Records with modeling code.
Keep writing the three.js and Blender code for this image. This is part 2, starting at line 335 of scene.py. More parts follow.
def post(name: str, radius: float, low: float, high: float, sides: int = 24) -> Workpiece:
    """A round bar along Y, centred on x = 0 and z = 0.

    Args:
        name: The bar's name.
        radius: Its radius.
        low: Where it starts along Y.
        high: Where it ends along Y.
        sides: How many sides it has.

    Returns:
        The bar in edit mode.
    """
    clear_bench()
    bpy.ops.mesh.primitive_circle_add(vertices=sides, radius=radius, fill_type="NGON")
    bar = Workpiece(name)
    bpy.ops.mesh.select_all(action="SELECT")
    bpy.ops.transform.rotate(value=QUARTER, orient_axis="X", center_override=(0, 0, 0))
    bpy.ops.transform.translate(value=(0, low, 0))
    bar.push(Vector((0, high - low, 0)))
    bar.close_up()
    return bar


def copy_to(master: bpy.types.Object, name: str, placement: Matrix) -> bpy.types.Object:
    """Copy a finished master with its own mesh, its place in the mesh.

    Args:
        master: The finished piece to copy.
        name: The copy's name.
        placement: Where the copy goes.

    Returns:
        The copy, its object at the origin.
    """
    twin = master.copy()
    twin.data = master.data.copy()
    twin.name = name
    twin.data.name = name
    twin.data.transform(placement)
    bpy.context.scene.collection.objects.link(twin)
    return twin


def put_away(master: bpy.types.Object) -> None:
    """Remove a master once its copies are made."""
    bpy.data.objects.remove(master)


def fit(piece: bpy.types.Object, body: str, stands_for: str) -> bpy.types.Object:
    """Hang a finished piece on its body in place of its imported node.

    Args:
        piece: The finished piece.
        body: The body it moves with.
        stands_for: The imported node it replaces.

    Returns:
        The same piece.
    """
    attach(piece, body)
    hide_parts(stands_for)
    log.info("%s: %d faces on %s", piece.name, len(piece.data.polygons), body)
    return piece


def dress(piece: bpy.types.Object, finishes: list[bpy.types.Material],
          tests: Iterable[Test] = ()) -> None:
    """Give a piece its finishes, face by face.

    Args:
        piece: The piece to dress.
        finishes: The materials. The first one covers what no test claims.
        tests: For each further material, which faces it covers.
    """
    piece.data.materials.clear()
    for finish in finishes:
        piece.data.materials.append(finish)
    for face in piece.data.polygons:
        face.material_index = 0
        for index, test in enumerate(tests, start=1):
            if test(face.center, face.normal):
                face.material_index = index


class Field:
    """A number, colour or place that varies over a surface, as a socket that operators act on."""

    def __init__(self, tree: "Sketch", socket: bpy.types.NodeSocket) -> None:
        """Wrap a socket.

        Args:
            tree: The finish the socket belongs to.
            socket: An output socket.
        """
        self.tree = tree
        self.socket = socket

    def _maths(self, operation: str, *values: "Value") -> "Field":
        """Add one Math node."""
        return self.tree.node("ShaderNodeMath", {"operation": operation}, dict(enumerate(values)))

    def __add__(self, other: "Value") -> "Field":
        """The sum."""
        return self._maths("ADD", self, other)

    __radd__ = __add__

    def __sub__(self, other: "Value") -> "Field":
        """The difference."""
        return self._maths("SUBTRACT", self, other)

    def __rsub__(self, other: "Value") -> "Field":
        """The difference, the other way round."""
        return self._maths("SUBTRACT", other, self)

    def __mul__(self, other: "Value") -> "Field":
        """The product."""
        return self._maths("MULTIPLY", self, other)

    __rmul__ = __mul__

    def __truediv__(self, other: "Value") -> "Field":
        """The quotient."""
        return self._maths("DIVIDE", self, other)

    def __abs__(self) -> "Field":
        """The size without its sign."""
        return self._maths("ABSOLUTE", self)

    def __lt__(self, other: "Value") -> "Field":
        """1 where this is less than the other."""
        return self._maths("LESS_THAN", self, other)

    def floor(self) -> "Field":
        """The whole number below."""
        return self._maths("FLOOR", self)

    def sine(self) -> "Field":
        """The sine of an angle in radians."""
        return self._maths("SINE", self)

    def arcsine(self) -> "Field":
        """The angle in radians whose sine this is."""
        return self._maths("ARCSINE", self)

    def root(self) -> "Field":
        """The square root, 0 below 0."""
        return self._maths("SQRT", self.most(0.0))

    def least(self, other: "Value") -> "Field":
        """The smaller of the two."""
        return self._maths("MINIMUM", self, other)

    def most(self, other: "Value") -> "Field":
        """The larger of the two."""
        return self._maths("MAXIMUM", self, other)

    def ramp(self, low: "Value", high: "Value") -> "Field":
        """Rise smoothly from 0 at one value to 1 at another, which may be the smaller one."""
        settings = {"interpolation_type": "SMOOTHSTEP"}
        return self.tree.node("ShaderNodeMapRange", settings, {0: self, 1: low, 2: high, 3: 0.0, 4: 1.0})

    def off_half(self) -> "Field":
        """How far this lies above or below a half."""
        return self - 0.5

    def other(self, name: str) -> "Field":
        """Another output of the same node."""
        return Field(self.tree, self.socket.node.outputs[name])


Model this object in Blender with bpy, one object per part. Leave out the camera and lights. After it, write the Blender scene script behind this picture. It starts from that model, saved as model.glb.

To do. Up to and including the line with "sides: How many sides it has.", print every line of the records from the start.

Exercise response.
Keep writing the three.js and Blender code for this image. This is part 2, starting at line 335 of scene.py. More parts follow.
def post(name: str, radius: float, low: float, high: float, sides: int = 24) -> Workpiece:
    """A round bar along Y, centred on x = 0 and z = 0.

    Args:
        name: The bar's name.
        radius: Its radius.
        low: Where it starts along Y.
        high: Where it ends along Y.
        sides: How many sides it has.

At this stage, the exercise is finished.